Eine zehnprozentige Erhöhung des Lohnes würde in diesem Fall allenfalls zu einer Preiserhöhung von 1,8 Prozent führen, wenn die Lohnerhöhung weitergegeben wird. Daran wird deutlich, wie absurd es ist, den Gewerkschaften die Verantwortung für steigende Preise anzulasten. Die Preiserhöhung könnte daraus resultieren, dass Material- und Energiekosten gestiegen sind oder dass zu hohe Abschreibungen verrechnet werden. Der entscheidende Grund: Preissteigerungen widerspiegeln das Streben nach höchstem Profit. Wenn die Preise, die sonstigen Kosten und die Produktivität gegeben sind, gehen die Profite im Ausmaß der Lohnsteigerung zurück. Und das ist der Knackpunkt des Ganzen: Unternehmer wollen genau dies verhindern. Deshalb setzen sie den Preis hoch. Was als lohnbedingte Preissteigerung hingestellt wird, ist der Versuch, eine Korrektur der Verteilung der Einkommen zugunsten der Lohnempfänger zu verhindern. Die Unterstellung einer starren Beziehung zwischen Löhnen und Preisen, das Dogma, dass die Warenpreise bestimmt würden durch die Arbeitslöhne, ist unhaltbar: Die Preise folgen nicht primär den Löhnen. Profitstreben, Marktmacht und die Abschöpfung von Liquiditätspotentialen sowie erwartete Kosten- und Preiserhöhungen sind wichtigere Einflussfaktoren.

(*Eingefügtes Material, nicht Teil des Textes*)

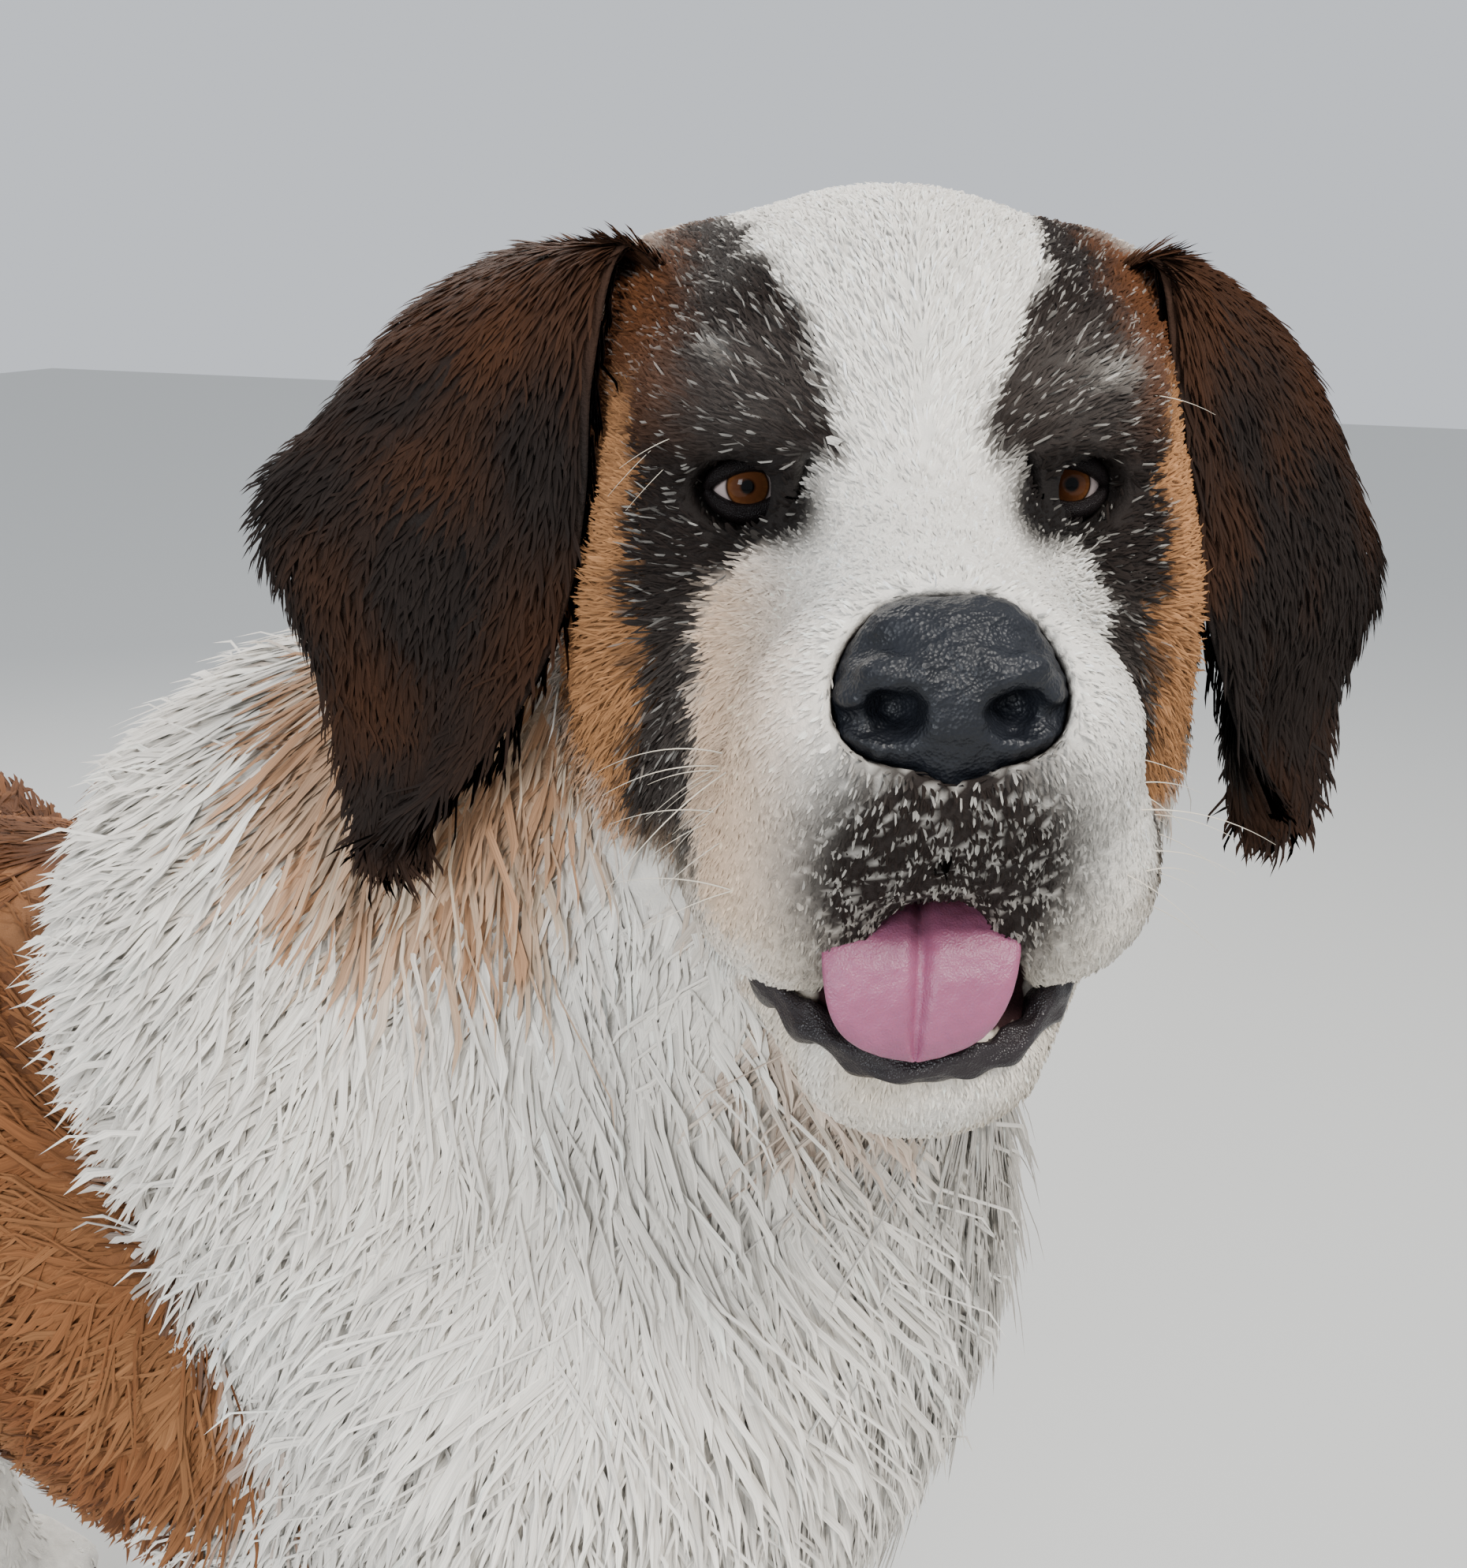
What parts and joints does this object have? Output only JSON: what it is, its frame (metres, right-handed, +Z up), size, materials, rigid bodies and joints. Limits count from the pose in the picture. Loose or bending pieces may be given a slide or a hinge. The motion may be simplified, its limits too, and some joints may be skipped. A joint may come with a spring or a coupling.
{
  "type": "saint bernard dog",
  "caption": "Life-size still model of a standing Saint Bernard dog with its head turned to its right, mouth open and tail hanging.",
  "frame": {"origin": "on the floor, in the middle of the box round the dog", "axes": "+Z up, -Y the way the body faces, +X the dog's left"},
  "size_m": [0.458, 1.1098, 1.0134],
  "materials": {
    "white_coat": "long soft white fur",
    "brown_coat": "long soft red-brown fur",
    "black_coat": "short dark fur",
    "nose_leather": "moist pebbled nose leather",
    "tongue": "wet pink skin",
    "eye": "wet brown eye"
  },
  "bodies": {
    "root": {"torso": "white_coat", "neck": "white_coat", "head": "black_coat", "lower_jaw": "white_coat", "nose": "nose_leather", "tongue": "tongue", "eye_left": "eye", "eye_right": "eye", "ear_left": "black_coat", "ear_right": "black_coat", "tail": "white_coat", "foreleg_left": "white_coat", "forepaw_left": "white_coat", "thigh_left": "brown_coat", "hindleg_left": "white_coat", "hindpaw_left": "white_coat", "foreleg_right": "white_coat", "forepaw_right": "white_coat", "thigh_right": "brown_coat", "hindleg_right": "white_coat", "hindpaw_right": "white_coat"}
  },
  "joints": []
}
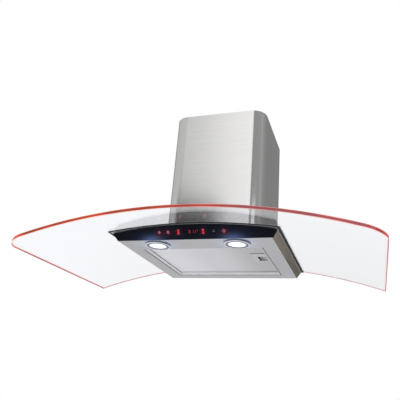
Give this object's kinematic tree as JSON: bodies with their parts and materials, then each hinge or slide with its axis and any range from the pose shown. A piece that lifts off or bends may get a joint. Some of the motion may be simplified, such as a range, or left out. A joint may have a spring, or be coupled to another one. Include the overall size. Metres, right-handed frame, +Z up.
{
  "type": "range hood",
  "caption": "Wall-hung chimney range hood with an arched clear glass canopy, slim leaning steel body, touch panel, round lamps, hinged grease filter and telescopic duct cover.",
  "frame": {"origin": "on the wall plane, at the middle of the back edge of the steel body's underside", "axes": "+X to the right along the canopy's width, +Y into the wall, so the front is -Y, +Z up"},
  "size_m": [0.9, 0.52, 0.4783],
  "materials": {
    "clear_glass": "polished, toughened",
    "black_glass": "polished, back-painted black",
    "smoked_window": "polished, smoked",
    "brushed_stainless": "brushed",
    "galvanised_steel": "galvanised",
    "zinc_steel": "bright zinc plated",
    "aluminium_frame": "anodised satin",
    "aluminium_mesh": "expanded foil",
    "cast_aluminium": "cast",
    "chrome_ring": "polished",
    "lamp_lens": "frosted, lit",
    "red_key": "lit",
    "red_led": "lit",
    "black_rubber": "moulded",
    "clear_plastic": "moulded",
    "black_plastic": "moulded",
    "grey_plastic": "moulded satin",
    "white_plastic": "moulded",
    "circuit_board": "solder resist"
  },
  "bodies": {
    "hood": {"glass_canopy": "clear_glass", "glass_gasket": "black_rubber", "glass_bushes": "clear_plastic", "clamp_gasket": "black_rubber", "clamp_frame": "galvanised_steel", "clamp_bolts": "zinc_steel", "clamp_nuts": "zinc_steel", "edge_light_strips": "red_led", "bottom_pan": "brushed_stainless", "rear_plate": "brushed_stainless", "deck_plate": "brushed_stainless", "deck_pillars": "zinc_steel", "control_panel": "black_glass", "key_marks": "red_key", "display_window": "smoked_window", "touch_board": "circuit_board", "panel_rail": "galvanised_steel", "lamp_boards": "circuit_board", "lamp_clips": "zinc_steel", "chassis_plate": "galvanised_steel", "chamber_shell": "galvanised_steel", "chamber_lid": "galvanised_steel", "chamber_screws": "zinc_steel", "motor": "cast_aluminium", "motor_bracket": "galvanised_steel", "motor_mounts": "black_rubber", "run_capacitor": "white_plastic", "capacitor_strap": "galvanised_steel", "outlet_collar": "black_plastic", "damper_pin": "zinc_steel", "control_box": "white_plastic", "control_box_lid": "white_plastic", "power_board": "circuit_board", "cable_gland": "black_plastic", "lower_cover": "brushed_stainless", "cover_nuts": "zinc_steel", "cover_guides": "white_plastic", "side_plate_left": "brushed_stainless", "side_plate_right": "brushed_stainless", "scroll_left": "black_plastic", "scroll_right": "black_plastic", "lamp_bezel_left": "chrome_ring", "lamp_bezel_right": "chrome_ring", "lamp_lens_left": "lamp_lens", "lamp_lens_right": "lamp_lens", "lamp_heatsink_left": "cast_aluminium", "lamp_heatsink_right": "cast_aluminium"},
    "filter": {"filter_frame": "aluminium_frame", "filter_face": "aluminium_mesh", "filter_mesh": "aluminium_mesh", "latch_plate": "grey_plastic", "latch_spring": "zinc_steel"},
    "latch": {"latch_slider": "grey_plastic"},
    "rotor": {"impeller": "black_plastic", "motor_shaft": "zinc_steel"},
    "flap_front": {"damper_flap_front": "black_plastic"},
    "flap_rear": {"damper_flap_rear": "black_plastic"},
    "telescopic_cover": {"upper_cover": "brushed_stainless", "cover_bracket": "galvanised_steel", "cover_screws": "zinc_steel"}
  },
  "joints": [
    {"name": "filter_hinge", "type": "hinge", "parent": "hood", "child": "filter", "pos_m": [-0.156, -0.18, 0.003], "axis": [0, 1, 0], "range_deg": [0, 80]},
    {"name": "latch_slide", "type": "slide", "parent": "filter", "child": "latch", "axis": [-1, 0, 0], "range_m": [0, 0.006], "stiffness_N_per_m": 250, "springref_m": -0.004, "deforming": ["latch_spring"]},
    {"name": "impeller_spin", "type": "hinge", "parent": "hood", "child": "rotor", "pos_m": [0, -0.09, 0.155], "axis": [1, 0, 0], "continuous": true},
    {"name": "flap_front_hinge", "type": "hinge", "parent": "hood", "child": "flap_front", "pos_m": [0, -0.132, 0.287], "axis": [-1, 0, 0], "range_deg": [0, 78]},
    {"name": "flap_rear_hinge", "type": "hinge", "parent": "hood", "child": "flap_rear", "pos_m": [0, -0.132, 0.287], "axis": [1, 0, 0], "range_deg": [0, 78]},
    {"name": "cover_slide", "type": "slide", "parent": "hood", "child": "telescopic_cover", "axis": [0, 0, 1], "range_m": [0, 0.3]}
  ]
}
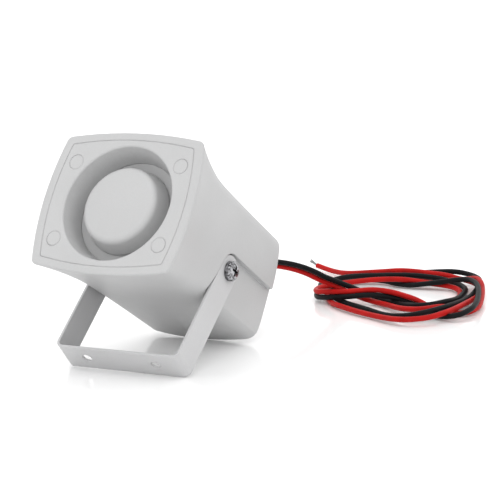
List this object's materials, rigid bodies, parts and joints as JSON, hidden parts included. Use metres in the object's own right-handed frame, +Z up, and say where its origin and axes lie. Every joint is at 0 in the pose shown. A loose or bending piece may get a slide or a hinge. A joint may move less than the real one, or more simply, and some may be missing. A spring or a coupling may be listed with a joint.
{
  "type": "alarm siren",
  "caption": "Horn siren with a flared square housing, reflector cup in a ring channel, a tilting U bracket on side screws and two flying leads.",
  "frame": {"origin": "centre of the footprint on the floor, measured without the free leads", "axes": "+Z up, the mouth faces -Y and is pitched up as the siren rests on its bracket, +X across the siren"},
  "size_m": [0.15, 0.2401, 0.1084],
  "materials": {
    "shell": "fine matt moulded",
    "bracket_paint": "matt powder coat",
    "screw_chrome": "bright zinc plate",
    "zinc": "zinc plate",
    "brass_insert": "knurled",
    "nylon": "smooth",
    "soft_rubber": "matt",
    "dome_film": "satin film",
    "former_film": "polyimide film",
    "copper_wire": "enamelled copper",
    "frame_black": "satin black",
    "ferrite": "sintered",
    "phenolic": "smooth",
    "board_laminate": "solder mask",
    "chip_resin": "moulded resin",
    "capacitor_sleeve": "shrunk sleeve",
    "resistor_body": "lacquered",
    "driver_wire": "thin insulation",
    "lead_black": "soft insulation",
    "lead_red": "soft insulation",
    "tinned_copper": "tinned strands"
  },
  "bodies": {
    "head": {"housing": "shell", "front_plate": "shell", "horn_body": "shell", "reflector_cup": "shell", "screw_caps": "shell", "pivot_screws": "screw_chrome", "plate_screws": "zinc", "driver_screws": "zinc", "board_screws": "zinc", "top_plate": "zinc", "yoke": "zinc", "pivot_inserts": "brass_insert", "friction_washers": "nylon", "throat_gasket": "soft_rubber", "surround": "soft_rubber", "cable_grommet": "soft_rubber", "driver_frame": "frame_black", "magnet": "ferrite", "terminal_strip": "phenolic", "circuit_board": "board_laminate", "tone_chip": "chip_resin", "power_transistor": "chip_resin", "diode": "chip_resin", "capacitor": "capacitor_sleeve", "resistors": "resistor_body", "driver_leads": "driver_wire", "black_lead": "lead_black", "black_inner_lead": "lead_black", "lead_coil": "lead_black", "red_lead": "lead_red", "red_inner_lead": "lead_red", "red_tail": "lead_red", "red_tip": "tinned_copper"},
    "bracket": {"bracket": "bracket_paint"},
    "moving_coil": {"diaphragm": "dome_film", "coil_former": "former_film", "voice_coil": "copper_wire"}
  },
  "joints": [
    {"name": "bracket_tilt", "type": "hinge", "parent": "head", "child": "bracket", "pos_m": [0, 0.00126, 0.04126], "axis": [1, 0, 0], "range_deg": [0, 106]},
    {"name": "diaphragm_travel", "type": "slide", "parent": "head", "child": "moving_coil", "axis": [0, -0.8188, 0.5741], "range_m": [-0.0003, 0.0003], "stiffness_N_per_m": 2500}
  ]
}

Bemerkenswert ist, dass die Lohn-Preis-Spirale, obgleich eine der beliebtesten Floskeln zeitgenössischer Ökonomen, von deren großen Vorgängern schon vor Jahrhunderten als Unsinn abgetan worden ist: »Es war das große Verdienst Ricardos«, lobte Karl Marx, »dass er in seinem 1817 veröffentlichten Werk ›On the Principles of Political Economy‹ (Über die Grundsätze der Politischen Ökonomie) den alten landläufigen und abgedroschnen Trugschluss, wonach der Arbeitslohn die Preise bestimmt, von Grund aus zunichte machte, einen Trugschluss, den (auch) Adam Smith und seine französischen Vorgänger in den wirklich wissenschaftlichen Partien ihrer Untersuchungen aufgegeben hatten« (MEW 16, S. 121).